The win in the 1996 World Cup of Hockey, finally beating Canada in a best-on-best championship, meant so much to the United States from that perspective. Still, a win like that hasn't happened since, with the U.S. losing to Canada in both the 2002 and 2010 Olympic gold-medal games. So, yes, it feels like the Americans are still looking up at Canada.
"They're the neighbors, they're the ones who produce the most players, some of the high-end players out there," Team USA forward Joe Pavelski said. "You're always trying to match up against them. They've proven themselves over and over again. When you get a chance to play against them, they're the best, so you want to be there."
It doesn't matter how many times the U.S. beats Canada in the world junior championships. That's not the best against the best. An Olympic semifinal win Friday night would mean so much to USA Hockey and a generation of kids in America.
"It's the biggest [rivalry] in hockey. For a long time, the Canadians have been expected to win tournaments. I think the Americans have challenged that in recent years. You can go back to 2002 or 2010 or world junior tournaments. This will be the next version," U.S. coach Dan Bylsma said.
3. The Americans are healthy: The United States has enjoyed an injury-free run to the final four. There were some some scares during the first part of the NHL season with Jonathan Quick, Ryan Callahan, Brooks Orpik, Paul Martin, Zach Parise and Max Pacioretty (among others) missing significant time, but the Americans arrived in Sochi without having to alter their lineup for health reasons. And since they have been here, that good health has continued.
Oh, sure, there are bumps and bruises. Ryan Kesler blocked a shot with his hand in the game against the Russians, and this is a U.S. team that is fond of throwing itself in front of shots. But compared to Canada -- which lost John Tavares to a season-ending knee injury in the quarterfinals, and lost Steven Stamkos to a broken leg earlier in the NHL season -- the U.S. is in a good spot.

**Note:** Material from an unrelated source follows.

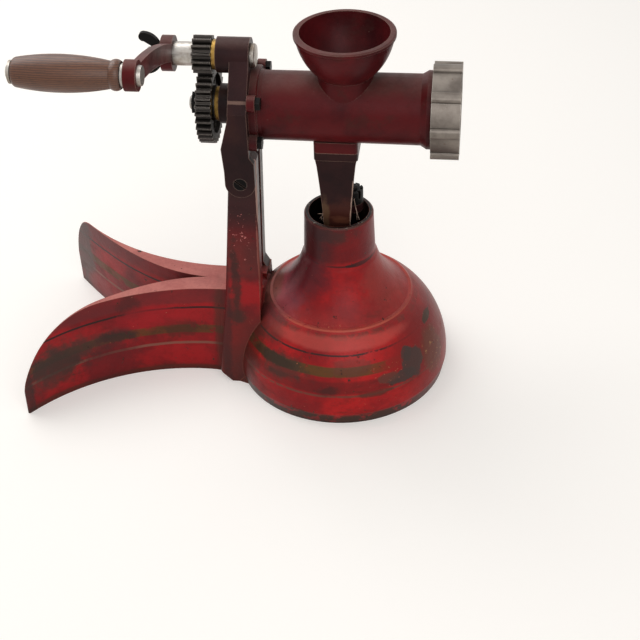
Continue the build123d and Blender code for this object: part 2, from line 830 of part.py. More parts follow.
# ---------------------------------------------------------------- bushes
bush_spots = (("auger_bush", auger_shaft_r, axis_z), ("crank_bush", crank_shaft_r, crank_z))
for name, shaft_r, height in bush_spots:
    with BuildPart() as bush:
        with BuildSketch(facing_front(boss_back_x, height)):
            Circle(shaft_r + run_gap + bush_wall)
            Circle(shaft_r + run_gap, mode=Mode.SUBTRACT)
        extrude(amount=boss_len - 0.2)
        with BuildSketch(facing_front(boss_back_x, height)):
            Circle(shaft_r + bush_wall + 2.5)
            Circle(shaft_r + run_gap, mode=Mode.SUBTRACT)
        extrude(amount=-bush_collar)
    save(bush, name)

# ---------------------------------------------------------------- auger and its gear
with BuildPart() as auger:
    with BuildSketch(Plane.XZ):
        with BuildLine():
            back = yoke_front_x + barrel_back_wall + 1
            shaft_end_x = gear_back_x - shaft_end_len
            Polyline(
                (shaft_end_x, axis_z),
                (shaft_end_x, axis_z + shaft_end_r - 1),
                (shaft_end_x + 1, axis_z + shaft_end_r),
                (gear_back_x, axis_z + shaft_end_r),
                (gear_back_x, axis_z + auger_shaft_r),
                (back, axis_z + auger_shaft_r),
                (back, axis_z + auger_core_r + 4),
                (back + 4, axis_z + auger_core_r + 4),
                (back + 12, axis_z + auger_core_r),
                (knife_x - 2, axis_z + auger_core_r),
                (knife_x - 0.2, axis_z + auger_core_r - 1.5),
                (knife_x - 0.2, axis_z),
                close=True,
            )
        make_face()
    revolve(axis=auger_axis)
    with BuildSketch(facing_front(knife_x - 1, axis_z)):
        Rectangle(tang_w, tang_w)
    extrude(amount=tang_len + 0.5)
    with BuildSketch(facing_front(knife_x, axis_z)):
        Circle(nose_r)
    extrude(amount=barrel_front_x - knife_x - 0.5)
    # Flight: a thread that stands up to the barrel wall
    flight_x = back + 6
    flight_len = knife_x - 4 - flight_x
    with BuildLine(mode=Mode.PRIVATE) as flight_line:
        Helix(auger_pitch, flight_len, auger_core_r, center=(flight_x, 0, axis_z), direction=(1, 0, 0))
    flight_path = flight_line.line
    flight_h = barrel_bore_r - flight_gap - auger_core_r
    out = (flight_path @ 0 - Vector(flight_x, 0, axis_z)).normalized()
    with BuildSketch(Plane(flight_path @ 0, x_dir=out, z_dir=flight_path % 0)):
        with BuildLine():
            Polyline(
                (-1.5, -flight_root / 2),
                (flight_h, -flight_tip / 2),
                (flight_h, flight_tip / 2),
                (-1.5, flight_root / 2),
                close=True,
            )
        make_face()
    sweep(path=flight_path, is_frenet=True)
    # Keyway of the gear
    with BuildSketch(facing_front(gear_back_x, axis_z)):
        with Locations((-auger_shaft_r, 0)):
            Rectangle(key_w, key_w + 2 * run_gap)
    extrude(amount=gear_w, mode=Mode.SUBTRACT)
save(auger, "auger")


def involute_turn(r, base_r):
    """How far an involute has turned at radius r."""
    a = acos(base_r / r)
    return tan(a) - a


def gear_outline(teeth, first_turn):
    """Lines round a spur gear, its first tooth centred at first_turn."""
    pitch_r = gear_module * teeth / 2
    base_r = pitch_r * cos(radians(pressure_angle))
    tip_r = pitch_r + gear_module
    root_r = pitch_r - 1.25 * gear_module
    half_tooth = (pi * gear_module - backlash) / 4 / pitch_r + involute_turn(pitch_r, base_r)

    def at(r, turn):
        return Vector(r * cos(turn), r * sin(turn))

    flank_start = max(base_r, root_r + 0.1)
    flank_mid_r = (flank_start + tip_r) / 2
    for tooth in range(teeth):
        centre = first_turn + 2 * pi * tooth / teeth
        following = centre + 2 * pi / teeth
        turns = [half_tooth - involute_turn(r, base_r) for r in (flank_start, flank_mid_r, tip_r)]
        foot = at(flank_start, centre - turns[0])
        up = ThreePointArc(foot, at(flank_mid_r, centre - turns[1]), at(tip_r, centre - turns[2]))
        land = ThreePointArc(up @ 1, at(tip_r, centre), at(tip_r, centre + turns[2]))
        down = ThreePointArc(land @ 1, at(flank_mid_r, centre + turns[1]), at(flank_start, centre + turns[0]))
        foot_in = Line(down @ 1, at(root_r, centre + turns[0]))
        mid_gap = at(root_r, (centre + following) / 2)
        root = ThreePointArc(foot_in @ 1, mid_gap, at(root_r, following - turns[0]))
        Line(root @ 1, at(flank_start, following - turns[0]))


with BuildPart() as auger_gear:
    hub_r = auger_shaft_r + gear_hub
    rim_in_r = gear_module * gear_teeth / 2 - 1.25 * gear_module - gear_rim
    with BuildSketch(facing_front(gear_back_x, axis_z)):
        with BuildLine():
            gear_outline(gear_teeth, 0)
        make_face()
    extrude(amount=gear_w)
    # Web thinner than the rim, with round lightening holes
    for web_x, depth in ((gear_back_x, gear_web_sink), (gear_x, -gear_web_sink)):
        with BuildSketch(facing_front(web_x, axis_z)):
            Circle(rim_in_r)
            Circle(hub_r, mode=Mode.SUBTRACT)
        extrude(amount=depth, mode=Mode.SUBTRACT)
    with BuildSketch(facing_front(gear_back_x, axis_z)):
        with PolarLocations((rim_in_r + hub_r) / 2, gear_holes, start_angle=36):
            Circle((rim_in_r - hub_r) / 2 - 1)
        Circle(auger_shaft_r + run_gap)
        with Locations((-auger_shaft_r, 0)):
            Rectangle(key_w + 2 * run_gap, key_w + 2 * run_gap)
    extrude(amount=gear_w, mode=Mode.SUBTRACT)
save(auger_gear, "auger_gear")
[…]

Take a broader view and look at the injuries that the Finns and Swedes sustained both before and during this Olympic tournament, and you can see one of the reasons the U.S. is so highly regarded right now.

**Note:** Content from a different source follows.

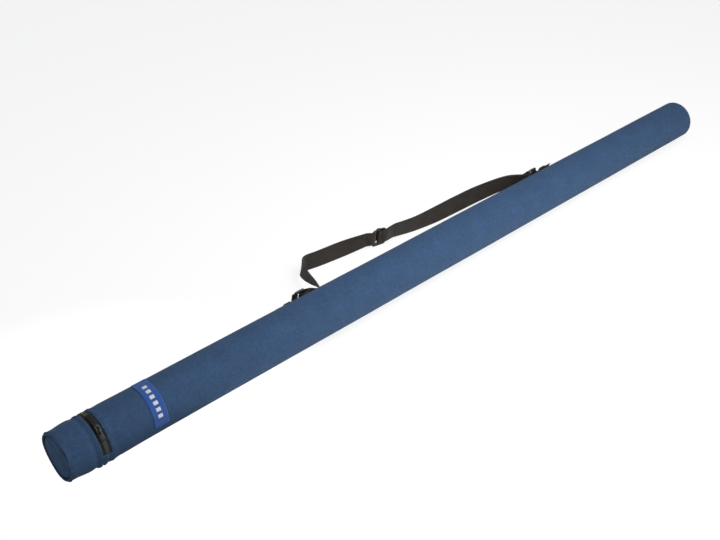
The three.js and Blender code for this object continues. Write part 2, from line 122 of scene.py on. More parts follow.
class Skin:
    """Closed lofts gathered into one mesh, with a UV map in metres."""

    def __init__(self):
        self.verts = []
        self.faces = []
        self.uvs = []

    def loft(self, sections, ring=False):
        """Joins closed outlines of the same number of points, one after another."""
        first = len(self.verts)
        size = len(sections[0])
        for section in sections:
            self.verts.extend(section)
        around = [0.0]
        longest = sections[len(sections) // 2]
        for k in range(size):
            around.append(around[-1] + (longest[(k + 1) % size] - longest[k]).length)
        along = [0.0]
        for a, b in zip(sections, sections[1:] + sections[:1]):
            along.append(along[-1] + (b[0] - a[0]).length)
        for i in range(len(sections) if ring else len(sections) - 1):
            here = first + i * size
            there = first + ((i + 1) % len(sections)) * size
            for k in range(size):
                n = (k + 1) % size
                self.faces.append((here + k, here + n, there + n, there + k))
                self.uvs += [
                    (around[k], along[i]),
                    (around[k + 1], along[i]),
                    (around[k + 1], along[i + 1]),
                    (around[k], along[i + 1]),
                ]
        if not ring:
            last = len(self.verts)
            for end in (range(first, first + size)[::-1], range(last - size, last)):
                self.faces.append(tuple(end))
                self.uvs += [(around[v % size], 0.0) for v in range(size)]
        return self

    def piece(self, name, look, body=None, replaces=()):
        material, slot = LOOKS[look]
        mesh = bpy.data.meshes.new(name)
        mesh.from_pydata([tuple(v) for v in self.verts], [], self.faces)
        layer = mesh.uv_layers.new(name="weave")
        layer.data.foreach_set("uv", [c for uv in self.uvs for c in uv])
        mesh.polygons.foreach_set("use_smooth", [True] * len(mesh.polygons))
        mesh.materials.append(material)
        obj = bpy.data.objects.new(name, mesh)
        bpy.context.scene.collection.objects.link(obj)
        rework(mesh, outward_normals)
        if body:
            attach(obj, body)
        if replaces:
            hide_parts(*replaces)
        return obj


def rework(mesh, change):
    work = bmesh.new()
    work.from_mesh(mesh)
    change(work)
    work.to_mesh(mesh)
    work.free()


def outward_normals(work):
    bmesh.ops.recalc_face_normals(work, faces=work.faces)


def sharp_corners(work):
    """Keeps smooth shading off the real corners of a hard piece."""
    for edge in work.edges:
        if len(edge.link_faces) == 2 and edge.calc_face_angle(0) > radians(35):
            edge.smooth = False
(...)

4. Will Carey Price come through? We all know Team Canada goaltender Carey Price is the man in net, but now we'll find out if he's really The Man as he faces the biggest single-game test of his career. Price has a checkered playoff history in the NHL and will have to come up big against the most dangerous, balanced offensive unit in the Olympic tournament. The issue for Price is that he hasn't exactly been worked to the bone here. In three games, Price has faced just 51 shots, an average of 17 per game, but he's been calm and confident when tested.
"He's an unbelievable goalie," Canadian defenseman Drew Doughty said. "He's so skilled. He's awesome. And he's come up big when we needed him. It's tough for a goalie for to play with only 15, 16 shots. It's not easy. And he's done an unbelievable job.''
If anyone has a book on Price, though, it's Pacioretty, a teammate of Price's in Montreal.

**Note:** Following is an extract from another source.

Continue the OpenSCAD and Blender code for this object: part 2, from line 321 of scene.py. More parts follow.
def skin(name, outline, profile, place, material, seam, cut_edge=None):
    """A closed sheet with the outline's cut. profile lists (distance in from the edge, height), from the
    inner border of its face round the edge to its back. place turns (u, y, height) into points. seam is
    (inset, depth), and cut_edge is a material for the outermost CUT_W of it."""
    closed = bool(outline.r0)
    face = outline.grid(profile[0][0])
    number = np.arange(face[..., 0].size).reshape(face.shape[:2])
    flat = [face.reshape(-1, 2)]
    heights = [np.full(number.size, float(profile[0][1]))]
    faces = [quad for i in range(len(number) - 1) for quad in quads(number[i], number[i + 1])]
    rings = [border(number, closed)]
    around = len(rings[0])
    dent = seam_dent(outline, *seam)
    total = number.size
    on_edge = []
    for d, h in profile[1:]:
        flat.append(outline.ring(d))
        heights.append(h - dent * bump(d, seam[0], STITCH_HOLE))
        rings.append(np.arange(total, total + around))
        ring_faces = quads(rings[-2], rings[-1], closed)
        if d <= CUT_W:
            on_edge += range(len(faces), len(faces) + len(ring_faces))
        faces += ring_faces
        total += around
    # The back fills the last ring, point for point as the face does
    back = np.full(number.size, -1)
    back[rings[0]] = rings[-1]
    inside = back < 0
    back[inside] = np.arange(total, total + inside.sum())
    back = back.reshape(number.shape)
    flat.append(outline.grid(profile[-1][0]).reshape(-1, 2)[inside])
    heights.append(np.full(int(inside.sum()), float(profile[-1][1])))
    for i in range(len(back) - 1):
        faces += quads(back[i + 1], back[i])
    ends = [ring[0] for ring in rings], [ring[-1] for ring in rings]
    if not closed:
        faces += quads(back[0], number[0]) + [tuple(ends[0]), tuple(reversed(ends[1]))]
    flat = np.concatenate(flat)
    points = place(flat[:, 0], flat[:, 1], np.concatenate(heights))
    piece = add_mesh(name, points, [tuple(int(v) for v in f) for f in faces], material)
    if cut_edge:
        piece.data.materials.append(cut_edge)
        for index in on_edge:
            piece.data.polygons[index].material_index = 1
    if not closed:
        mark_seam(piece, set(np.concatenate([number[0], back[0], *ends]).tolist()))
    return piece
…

"He doesn't have too many weaknesses, so I'm not going to tell the boys too much, obviously,'' Pacioretty said Thursday after practice. "He's one of the best goalies in the world. He's been playing great hockey this year. Just like any goalie, you try and not let him see the puck. It's the only way you're going to beat him.''
5. Intriguing NHL connections: There are myriad NHL connections between these two teams that make for a compelling and complex contest, starting with Bylsma, the Pittsburgh Penguins' coach trying to steal a victory from Crosby, who also wears the "C" for Pittsburgh. Someone asked Bylsma if he knew what was "wrong" with Crosby, who has yet to score in Sochi.
"I haven't seen Sidney Crosby in 12 days," Bylsma noted. But he will see him Friday, the coach was reminded. "I'm not fixing anything," Bylsma added.
It's not just Bylsma/Crosby. There's also Crosby and linemate Chris Kunitz potentially playing against Pittsburgh teammates Martin and Orpik, who have been paired together as a shutdown tandem for much of the tournament for the U.S.
Patrick Kane will be going against three Chicago Blackhawks teammates with whom he has won two Stanley Cups: Duncan Keith, Jonathan Toews and Patrick Sharp. In fact, there was a minor brouhaha when Kane appeared to suggest he's never played with anyone as naturally gifted as U.S. teammate Phil Kessel, which might have been taken the wrong way by Toews, his Chicago captain. The issue was chalked up to miscommunication and all was quickly forgiven.
How about the collision of wills that hard-nosed U.S. forwards David Backes and T.J. Oshie are expected to have with St. Louis Blues teammates Alex Pietrangelo and Jay Bouwmeester, who have been rock-solid as a defensive tandem for Canada?
"We had that conversation before we left that we're going to wear our country's colors and play as hard as we can for our countries," Backes said. "We'll figure out those relationships when we get back to our respective teams. Maybe it takes a cold beverage and someone has to buy dinner, but we'll smooth that out after this."